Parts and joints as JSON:

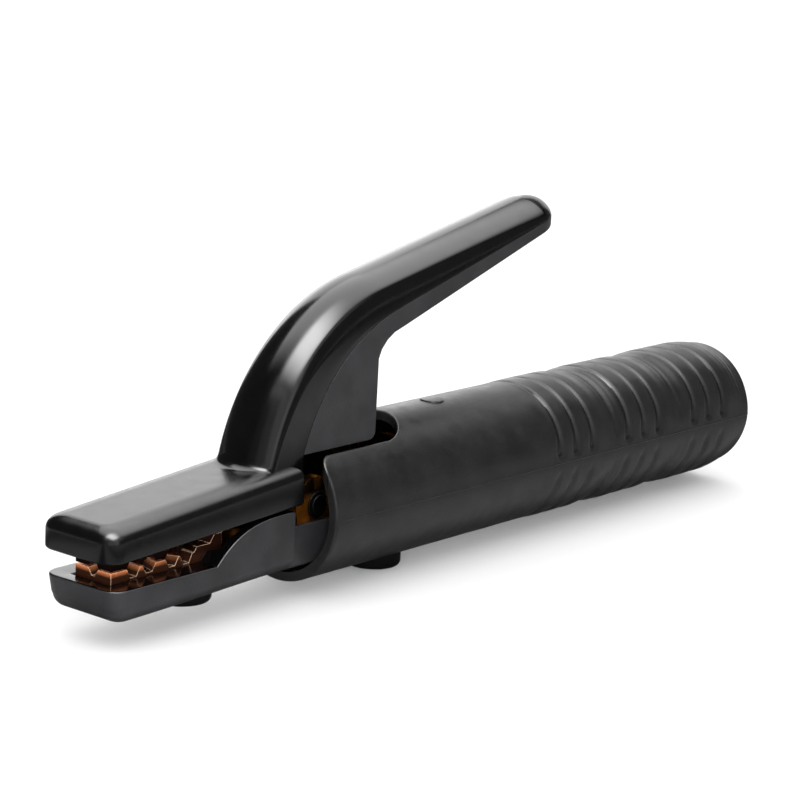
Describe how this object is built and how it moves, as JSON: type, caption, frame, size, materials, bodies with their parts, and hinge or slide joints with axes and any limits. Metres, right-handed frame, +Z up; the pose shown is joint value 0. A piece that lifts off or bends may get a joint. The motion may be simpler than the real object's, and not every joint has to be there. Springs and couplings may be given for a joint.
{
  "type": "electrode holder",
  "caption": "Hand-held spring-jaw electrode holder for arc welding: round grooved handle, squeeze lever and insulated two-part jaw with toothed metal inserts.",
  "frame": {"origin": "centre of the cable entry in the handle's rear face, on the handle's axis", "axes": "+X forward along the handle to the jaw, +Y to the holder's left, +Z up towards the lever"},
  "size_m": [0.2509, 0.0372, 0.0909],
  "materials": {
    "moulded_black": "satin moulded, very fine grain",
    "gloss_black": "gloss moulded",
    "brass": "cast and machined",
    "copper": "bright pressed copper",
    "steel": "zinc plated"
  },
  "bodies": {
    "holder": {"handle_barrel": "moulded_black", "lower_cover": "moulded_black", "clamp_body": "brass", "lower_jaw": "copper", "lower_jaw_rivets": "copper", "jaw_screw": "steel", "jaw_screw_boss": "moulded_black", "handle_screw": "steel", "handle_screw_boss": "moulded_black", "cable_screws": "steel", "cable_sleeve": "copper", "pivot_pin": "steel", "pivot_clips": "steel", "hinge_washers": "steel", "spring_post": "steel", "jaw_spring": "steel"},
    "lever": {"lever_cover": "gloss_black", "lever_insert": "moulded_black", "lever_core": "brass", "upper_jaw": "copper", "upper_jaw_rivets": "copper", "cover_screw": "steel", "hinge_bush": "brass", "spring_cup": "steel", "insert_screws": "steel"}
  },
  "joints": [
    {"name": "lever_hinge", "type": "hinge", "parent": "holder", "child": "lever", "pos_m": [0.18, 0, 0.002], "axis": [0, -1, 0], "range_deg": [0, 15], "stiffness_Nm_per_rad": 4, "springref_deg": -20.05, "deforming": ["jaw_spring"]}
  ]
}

...

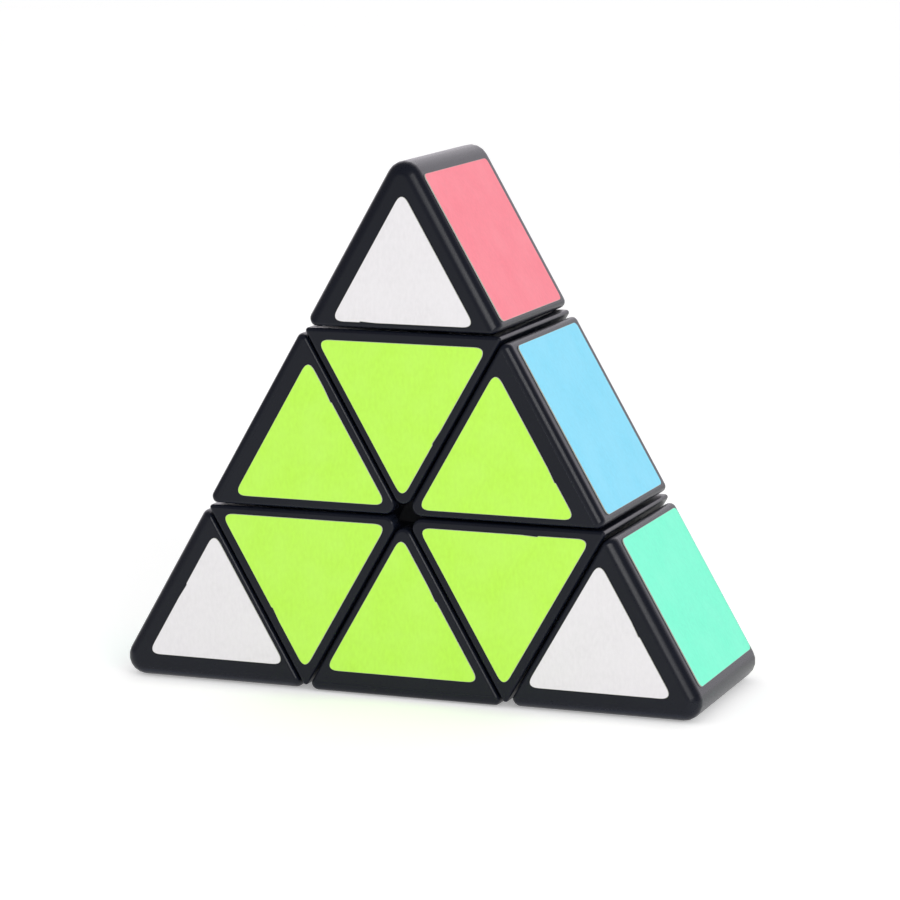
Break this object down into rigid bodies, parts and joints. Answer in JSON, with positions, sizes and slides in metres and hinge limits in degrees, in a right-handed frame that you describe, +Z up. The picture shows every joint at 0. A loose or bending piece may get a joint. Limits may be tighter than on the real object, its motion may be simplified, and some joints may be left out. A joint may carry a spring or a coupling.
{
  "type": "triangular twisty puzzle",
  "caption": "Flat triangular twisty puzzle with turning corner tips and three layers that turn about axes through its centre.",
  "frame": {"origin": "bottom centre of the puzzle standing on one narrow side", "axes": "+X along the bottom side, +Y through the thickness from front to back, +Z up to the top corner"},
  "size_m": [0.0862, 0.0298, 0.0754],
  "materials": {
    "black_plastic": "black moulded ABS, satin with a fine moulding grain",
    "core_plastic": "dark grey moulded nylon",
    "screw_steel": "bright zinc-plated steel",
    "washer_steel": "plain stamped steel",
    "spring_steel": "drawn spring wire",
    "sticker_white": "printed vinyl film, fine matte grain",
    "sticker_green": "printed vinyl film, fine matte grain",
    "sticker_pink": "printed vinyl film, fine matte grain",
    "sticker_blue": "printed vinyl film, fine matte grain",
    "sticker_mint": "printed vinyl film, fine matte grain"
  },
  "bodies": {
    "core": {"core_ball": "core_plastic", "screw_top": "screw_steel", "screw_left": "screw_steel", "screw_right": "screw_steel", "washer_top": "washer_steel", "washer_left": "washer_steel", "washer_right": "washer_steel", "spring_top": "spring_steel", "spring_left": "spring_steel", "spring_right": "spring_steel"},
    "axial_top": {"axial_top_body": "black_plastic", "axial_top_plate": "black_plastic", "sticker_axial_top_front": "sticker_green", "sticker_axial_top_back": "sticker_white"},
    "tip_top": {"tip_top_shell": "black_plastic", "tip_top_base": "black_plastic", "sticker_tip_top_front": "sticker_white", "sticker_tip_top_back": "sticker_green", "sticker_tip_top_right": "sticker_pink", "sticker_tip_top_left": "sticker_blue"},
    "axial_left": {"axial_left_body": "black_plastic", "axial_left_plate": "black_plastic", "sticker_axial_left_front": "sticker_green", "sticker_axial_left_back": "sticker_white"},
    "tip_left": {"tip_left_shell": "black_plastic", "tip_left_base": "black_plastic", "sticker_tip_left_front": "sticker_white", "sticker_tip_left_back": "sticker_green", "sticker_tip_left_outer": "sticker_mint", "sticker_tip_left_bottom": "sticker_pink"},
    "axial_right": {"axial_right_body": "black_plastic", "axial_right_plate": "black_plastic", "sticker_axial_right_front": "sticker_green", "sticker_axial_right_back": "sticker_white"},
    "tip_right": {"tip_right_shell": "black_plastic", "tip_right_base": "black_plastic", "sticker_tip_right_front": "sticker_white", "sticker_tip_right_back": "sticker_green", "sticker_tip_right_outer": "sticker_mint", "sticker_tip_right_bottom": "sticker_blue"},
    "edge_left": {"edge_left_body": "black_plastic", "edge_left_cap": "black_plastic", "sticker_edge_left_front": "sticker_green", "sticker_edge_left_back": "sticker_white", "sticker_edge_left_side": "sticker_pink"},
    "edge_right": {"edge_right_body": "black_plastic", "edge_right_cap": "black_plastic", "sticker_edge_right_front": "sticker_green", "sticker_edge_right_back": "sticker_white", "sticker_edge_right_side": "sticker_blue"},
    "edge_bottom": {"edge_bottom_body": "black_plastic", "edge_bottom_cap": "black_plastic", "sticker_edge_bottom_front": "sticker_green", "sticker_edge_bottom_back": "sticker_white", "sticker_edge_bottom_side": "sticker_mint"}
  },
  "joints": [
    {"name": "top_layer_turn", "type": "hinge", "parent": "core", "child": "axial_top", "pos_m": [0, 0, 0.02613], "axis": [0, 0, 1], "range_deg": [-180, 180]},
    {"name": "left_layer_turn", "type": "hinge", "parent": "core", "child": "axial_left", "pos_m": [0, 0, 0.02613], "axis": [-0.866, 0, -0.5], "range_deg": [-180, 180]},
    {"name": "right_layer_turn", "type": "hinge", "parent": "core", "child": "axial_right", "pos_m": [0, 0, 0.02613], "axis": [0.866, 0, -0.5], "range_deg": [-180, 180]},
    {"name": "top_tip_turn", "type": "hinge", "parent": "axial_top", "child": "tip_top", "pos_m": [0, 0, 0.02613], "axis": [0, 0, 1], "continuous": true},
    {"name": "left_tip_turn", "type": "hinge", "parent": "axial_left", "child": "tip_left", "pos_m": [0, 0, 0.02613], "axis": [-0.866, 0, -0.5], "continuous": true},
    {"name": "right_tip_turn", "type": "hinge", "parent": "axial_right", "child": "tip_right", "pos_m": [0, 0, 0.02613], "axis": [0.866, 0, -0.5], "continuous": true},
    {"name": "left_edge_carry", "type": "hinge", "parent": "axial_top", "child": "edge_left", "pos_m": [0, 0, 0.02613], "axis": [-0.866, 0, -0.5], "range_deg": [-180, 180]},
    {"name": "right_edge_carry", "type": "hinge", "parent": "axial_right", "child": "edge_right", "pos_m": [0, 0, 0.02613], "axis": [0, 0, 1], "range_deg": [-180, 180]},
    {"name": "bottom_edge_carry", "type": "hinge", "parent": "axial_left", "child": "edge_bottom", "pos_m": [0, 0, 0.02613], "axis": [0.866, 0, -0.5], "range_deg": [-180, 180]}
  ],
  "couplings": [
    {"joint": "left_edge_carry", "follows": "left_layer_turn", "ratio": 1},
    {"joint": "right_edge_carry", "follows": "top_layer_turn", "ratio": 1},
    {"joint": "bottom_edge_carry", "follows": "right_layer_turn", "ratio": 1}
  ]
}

...

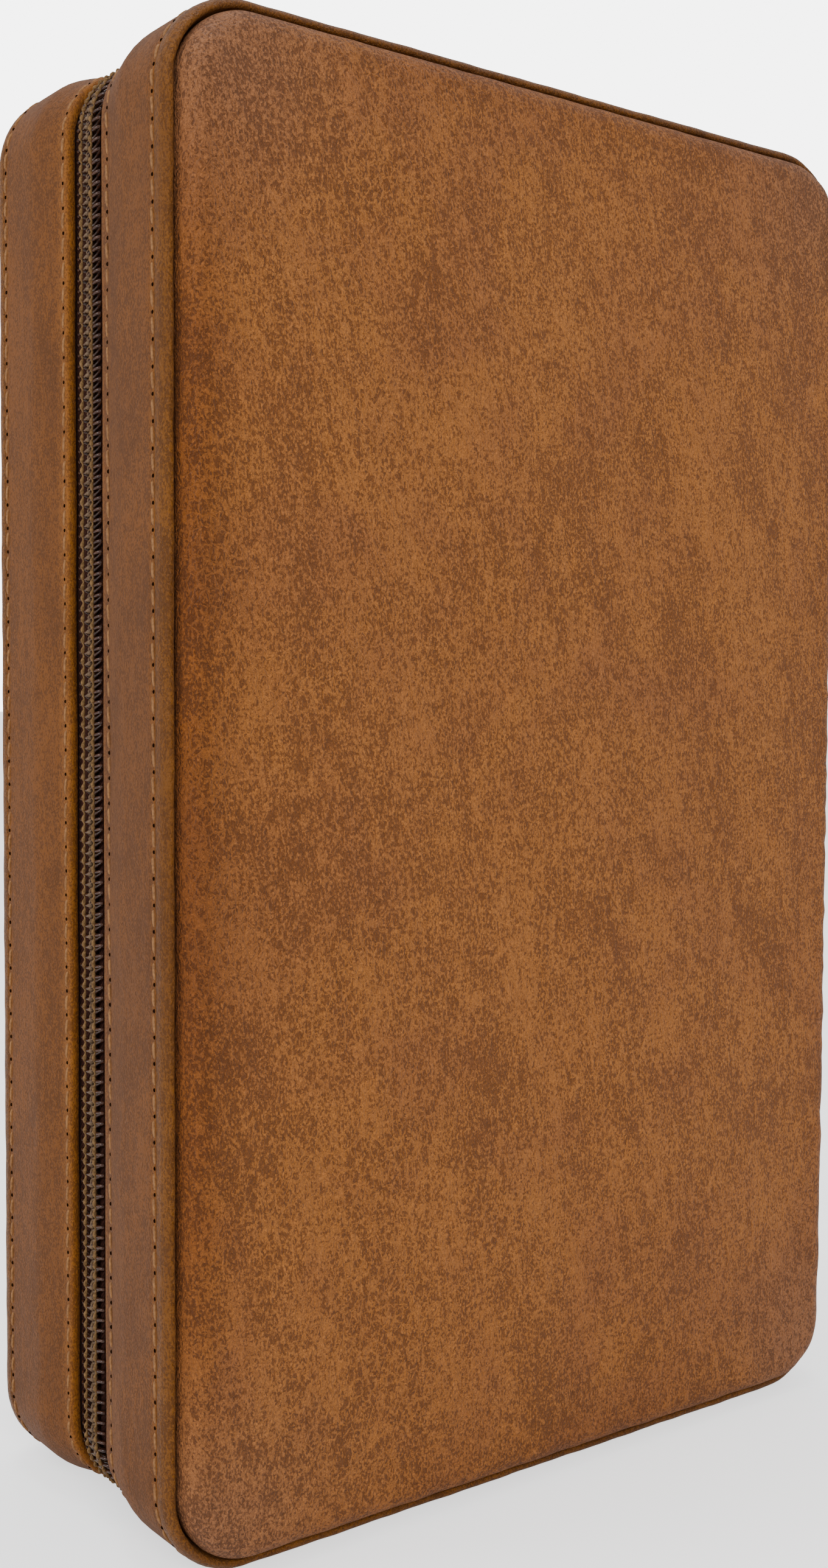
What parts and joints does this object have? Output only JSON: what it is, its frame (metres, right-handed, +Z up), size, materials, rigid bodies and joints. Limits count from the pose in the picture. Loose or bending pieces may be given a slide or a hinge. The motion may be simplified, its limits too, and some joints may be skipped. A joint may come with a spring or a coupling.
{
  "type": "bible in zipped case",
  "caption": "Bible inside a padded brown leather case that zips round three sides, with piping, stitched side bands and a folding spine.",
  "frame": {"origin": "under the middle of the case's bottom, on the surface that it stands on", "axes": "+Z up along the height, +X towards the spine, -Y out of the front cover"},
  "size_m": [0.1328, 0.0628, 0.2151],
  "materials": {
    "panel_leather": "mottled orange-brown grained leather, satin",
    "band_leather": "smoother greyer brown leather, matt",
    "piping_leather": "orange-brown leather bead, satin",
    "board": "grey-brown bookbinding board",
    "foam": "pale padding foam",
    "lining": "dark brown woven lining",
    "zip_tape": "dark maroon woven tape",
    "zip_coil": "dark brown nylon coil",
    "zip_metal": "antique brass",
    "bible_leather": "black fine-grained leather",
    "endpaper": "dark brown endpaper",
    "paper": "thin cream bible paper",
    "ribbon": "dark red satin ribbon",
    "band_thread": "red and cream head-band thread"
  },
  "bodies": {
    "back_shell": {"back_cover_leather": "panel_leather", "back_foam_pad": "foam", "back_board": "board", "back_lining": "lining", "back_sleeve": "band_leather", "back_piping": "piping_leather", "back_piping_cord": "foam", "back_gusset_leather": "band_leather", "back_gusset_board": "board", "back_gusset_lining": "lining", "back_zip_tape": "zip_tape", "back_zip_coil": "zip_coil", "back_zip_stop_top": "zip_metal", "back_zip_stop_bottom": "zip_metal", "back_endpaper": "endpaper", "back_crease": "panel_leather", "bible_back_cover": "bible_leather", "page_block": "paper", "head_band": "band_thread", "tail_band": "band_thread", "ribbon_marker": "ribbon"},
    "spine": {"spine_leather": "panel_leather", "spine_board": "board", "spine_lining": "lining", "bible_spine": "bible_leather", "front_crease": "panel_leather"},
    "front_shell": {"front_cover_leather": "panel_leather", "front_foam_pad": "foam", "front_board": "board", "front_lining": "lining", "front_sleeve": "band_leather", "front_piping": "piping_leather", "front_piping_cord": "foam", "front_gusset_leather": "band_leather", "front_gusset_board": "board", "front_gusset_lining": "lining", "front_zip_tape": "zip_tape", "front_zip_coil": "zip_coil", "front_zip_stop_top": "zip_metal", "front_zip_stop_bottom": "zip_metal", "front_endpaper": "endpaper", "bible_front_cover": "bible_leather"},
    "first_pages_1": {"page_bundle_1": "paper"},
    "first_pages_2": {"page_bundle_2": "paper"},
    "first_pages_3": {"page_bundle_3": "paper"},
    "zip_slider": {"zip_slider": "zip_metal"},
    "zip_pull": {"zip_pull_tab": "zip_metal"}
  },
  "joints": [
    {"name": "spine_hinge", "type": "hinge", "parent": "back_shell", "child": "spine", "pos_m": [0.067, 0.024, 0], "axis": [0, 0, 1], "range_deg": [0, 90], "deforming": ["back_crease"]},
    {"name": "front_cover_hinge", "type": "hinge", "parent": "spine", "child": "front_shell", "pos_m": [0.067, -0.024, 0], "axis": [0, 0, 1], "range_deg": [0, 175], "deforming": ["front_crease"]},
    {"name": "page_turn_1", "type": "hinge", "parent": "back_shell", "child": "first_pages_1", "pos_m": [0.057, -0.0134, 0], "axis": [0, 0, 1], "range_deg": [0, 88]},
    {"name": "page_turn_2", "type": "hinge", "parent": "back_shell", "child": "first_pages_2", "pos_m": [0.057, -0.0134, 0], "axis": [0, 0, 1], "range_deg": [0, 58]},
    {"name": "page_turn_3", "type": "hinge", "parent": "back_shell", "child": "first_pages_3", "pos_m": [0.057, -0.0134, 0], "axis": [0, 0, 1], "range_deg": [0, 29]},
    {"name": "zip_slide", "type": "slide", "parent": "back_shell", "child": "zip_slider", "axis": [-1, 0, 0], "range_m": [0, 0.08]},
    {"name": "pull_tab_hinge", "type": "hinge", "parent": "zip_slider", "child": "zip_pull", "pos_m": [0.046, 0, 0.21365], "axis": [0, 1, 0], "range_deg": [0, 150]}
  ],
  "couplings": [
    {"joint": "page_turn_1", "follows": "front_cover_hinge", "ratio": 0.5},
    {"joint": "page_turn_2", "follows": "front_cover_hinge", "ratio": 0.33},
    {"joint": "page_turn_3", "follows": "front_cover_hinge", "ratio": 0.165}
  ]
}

(DIRECTIONS)
Reply with the number of lines in the material above that contain "picture", and nothing more.

(ANSWER TO THIS PROBLEM)
2